Protect the downside and the upside will take care of itself

The U.S. has put Mexico and Canada on their back feet in these negotiations by coming to the table aggressively. U.S. trade negotiators charge that hundreds of thousands of jobs “left” or slipped northwards or southwards, and would soon be coming back to them. Canada and Mexico have entered this discussion aiming for a tweak at best to the existing deal. They may be too busy defending their key levers while the U.S. is on the offensive – essentially protecting itself from losing ground.

Maximize the options

This chapter essentially suggests a good negotiator must ensure there are distractions in waiting, including leaving room to negotiate something else – in case this deal falls through. So, if NAFTA falls through – bilateral trade deals with each country remain on the table, although that is not considered ideal for anyone.

Know your market

While Trump may think that his administration speaks for business, industry’s motto is “do no harm” to the existing agreement and arrangements of supply chains. Industry is not onside with the administration’s tactics. It is sheer tone deafness and contrarianism of the U.S.’s Trade Negotiator Lighthizer in saying “tweaks” are not enough.

Use your leverage

Arguably all three countries picked strong negotiating teams with a lot of experience. Well done all around.

Enhance your location

The U.S. got home-team advantage in Washington off the bat, ornate rooms in any nation’s capital will not phase weathered trade negotiators though. No points to anyone. Thankfully it’s still summer weather in Canada going into this weekend’s round. However, if this drags on… winter trade talks could be considered a trade irritant of sorts.

Get the word out

Trade negotiations necessitate a high level of privacy. Trump’s use of his rallies throughout August to loudly threaten again that the U.S. will walk away from NAFTA was a clear play for media and the other countries to induce panic. As neither Canada nor Mexico have taken the bait – both suggesting it was simply empty rhetoric – it seems the safe bet is that cooler heads prevail behind closed doors.

Fight back

President Trump often thinks people are being “unfair” to him. His impetus for calling for NAFTA renegotiation was because it was unfair to manufacturers, and the U.S. wasn’t going to take it anymore.
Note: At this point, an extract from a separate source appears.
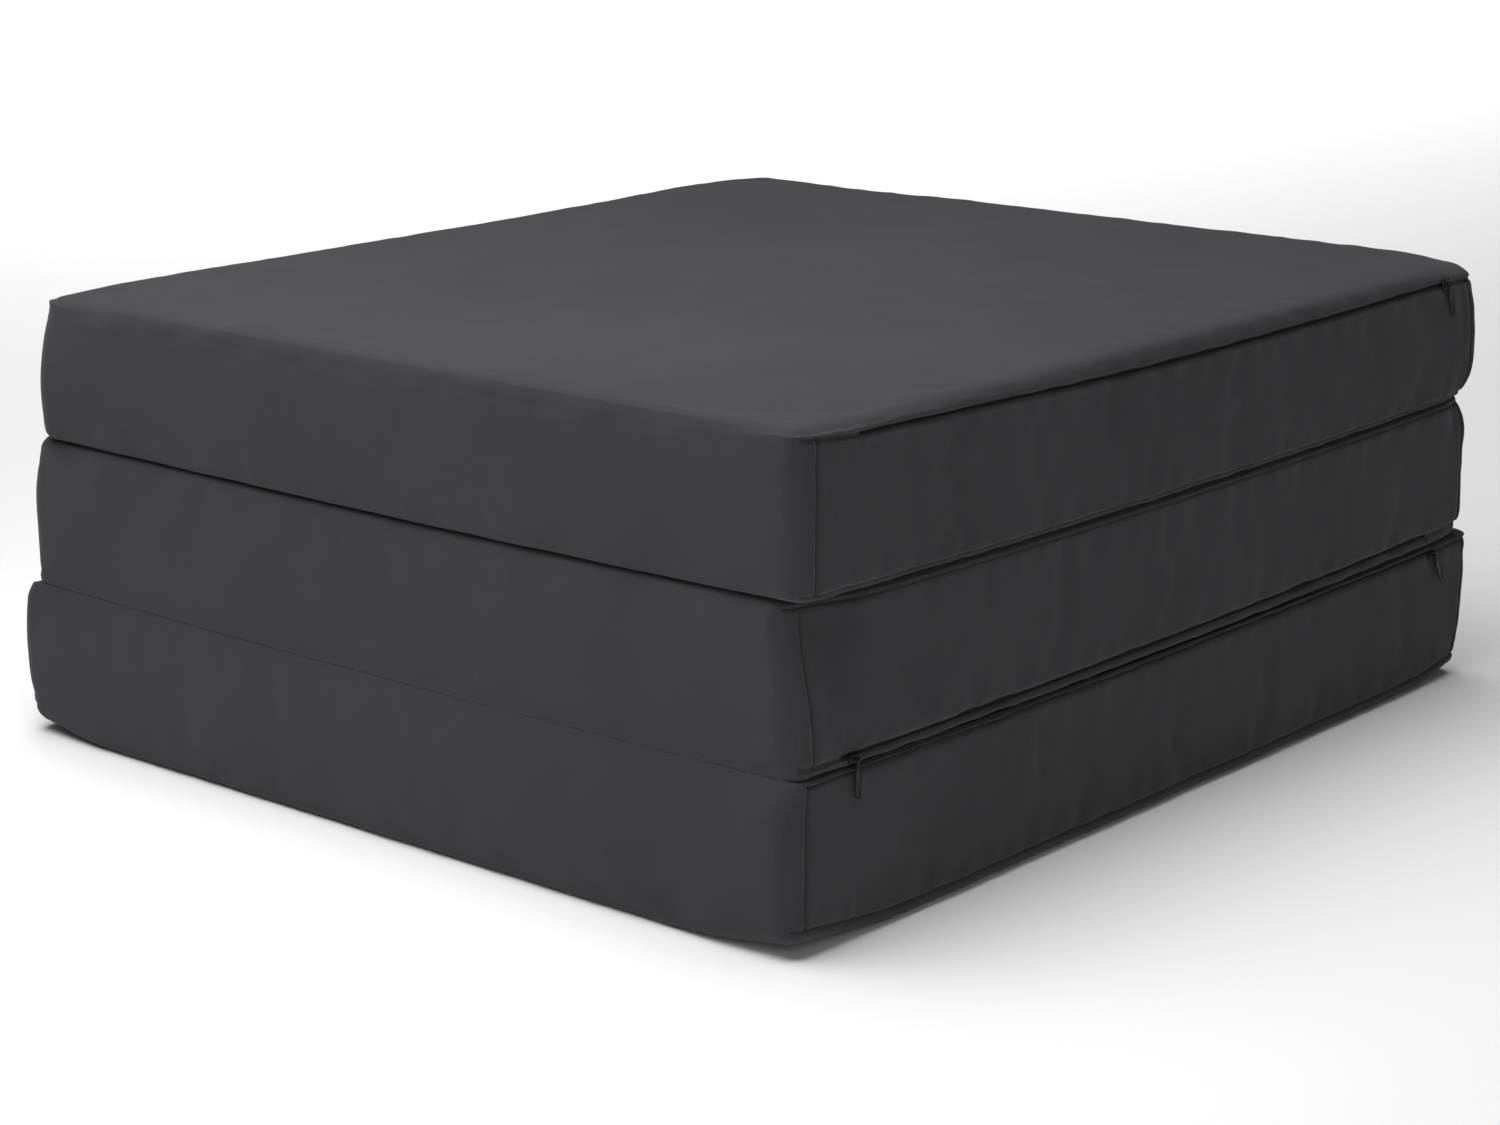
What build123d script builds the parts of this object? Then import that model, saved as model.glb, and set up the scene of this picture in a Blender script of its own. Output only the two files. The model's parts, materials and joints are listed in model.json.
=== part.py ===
"""Three-fold foam guest mattress, folded into a stack of three blocks.

Units are millimetres. +Z is up. The origin is the centre of the underside, on the floor.
X runs along the panel length (the folds are at the two ends) and Y along the mattress width.
Each block is a foam core in a fabric cover: a sheet on the sleeping side, a sheet on the base
side, an end panel at each end, a side panel with a zipper (at low Y) and a plain side panel (at
high Y). The middle block lies with its sleeping side down.
"""
import os

from build123d import *

# --- driving dimensions ------------------------------------------------------------------
WIDTH = 600.0  # mattress width, along Y
PANEL_LENGTH = 665.0  # one third of the unfolded length, along X
LOWER_LEVEL = 92.5  # height of the crease between the bottom and the middle block
UPPER_LEVEL = 182.5  # height of the crease between the middle and the top block
HEIGHT = 271.0  # the folded stack
BLOCK_GAP = 0.3  # air between two stacked blocks

FABRIC = 1.0  # cover fabric with its lining
CORE_GAP = 0.5  # between the cover and the foam
CORNER_RADIUS = 12.0  # upright corners of a block
FREE_EDGE = 10.0  # edge radius where nothing presses on the block
PRESSED_EDGE = 3.5  # sleeping-side edge squeezed between two blocks
BASE_EDGE = 6.0  # base-side edge between two blocks
FOLD_CLEARANCE = 0.6  # from the fold axis to the middle of the two end faces

SEAM_INSET = 12.0  # upright side-panel seams, from the end faces
OVERRUN = 1.0  # how far a cutting box passes the surface that it cuts

# --- zipper ---------------------------------------------------------------------------
SLIT_HALF = 0.9
COIL_HALF_GAP = 0.5
COIL_HEIGHT = 1.4
COIL_DEPTH = 1.6
COIL_SETBACK = 0.2  # between the cover's inner face and the coils
TAPE = 0.5
TAPE_DEPTH = 10.0
STOP_LENGTH = 2.5
STOP_MARGIN = 0.5
CHANNEL_HALF = 6.0  # groove that leaves the foam clear of the zipper
CHANNEL_DEPTH = 12.5
CHANNEL_MARGIN = 5.0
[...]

We can expect him to take more swings at NAFTA at his persistent campaign rallies and obviously on Twitter. Does that impact the negotiations? Doubtful. Experts point to the fact that Congress passed a trade implementation bill around NAFTA that would need to be dealt with before Trump could truly pull the U.S. out.

Deliver the goods

Commentators suggest Mexico and Canada will likely concede small things to give Trump a political win back home, but they won’t give away the store. Trump will get tweaks and must declare victory, which is not what he set out to do. Otherwise, he will walk away with no agreement delivered.

Contain the costs

When all is said and done, these negotiations will have cost a lot. If these talks last for longer than Trump hoped, he will be accused of running up the bill for not a lot of return on investment.

Have fun

Trade deals are not ‘fun’. This is an exercise in pouring over countless pieces of paper to amend the wording of an existing agreement that has trillions of dollars on the line. Trump’s rallies may give him an adrenaline boost that thrills him, however, NAFTA should not be a political football. This is a deal that creates many jobs and puts the food on many families’ tables.

Some commentated that Lighthizer’s opening remarks in round one in Washington, “We feel that NAFTA has fundamentally failed many, many Americans and needs major improvement,” sounded as if Trump wrote it himself on the back of a napkin for his Trade Negotiator to toss in.

The President’s fingerprints are present in the negotiations and his unpredictability looms all around it. His Apprentice persona was built as a deal-maker, and now his worldview is being put to the test.

The Art of the Deal – an undeniable major influence on negotiations in the private sector over the last few decades – now sits on the shelf as perhaps Trump’s best legacy.

Then again, he didn’t even write the thing.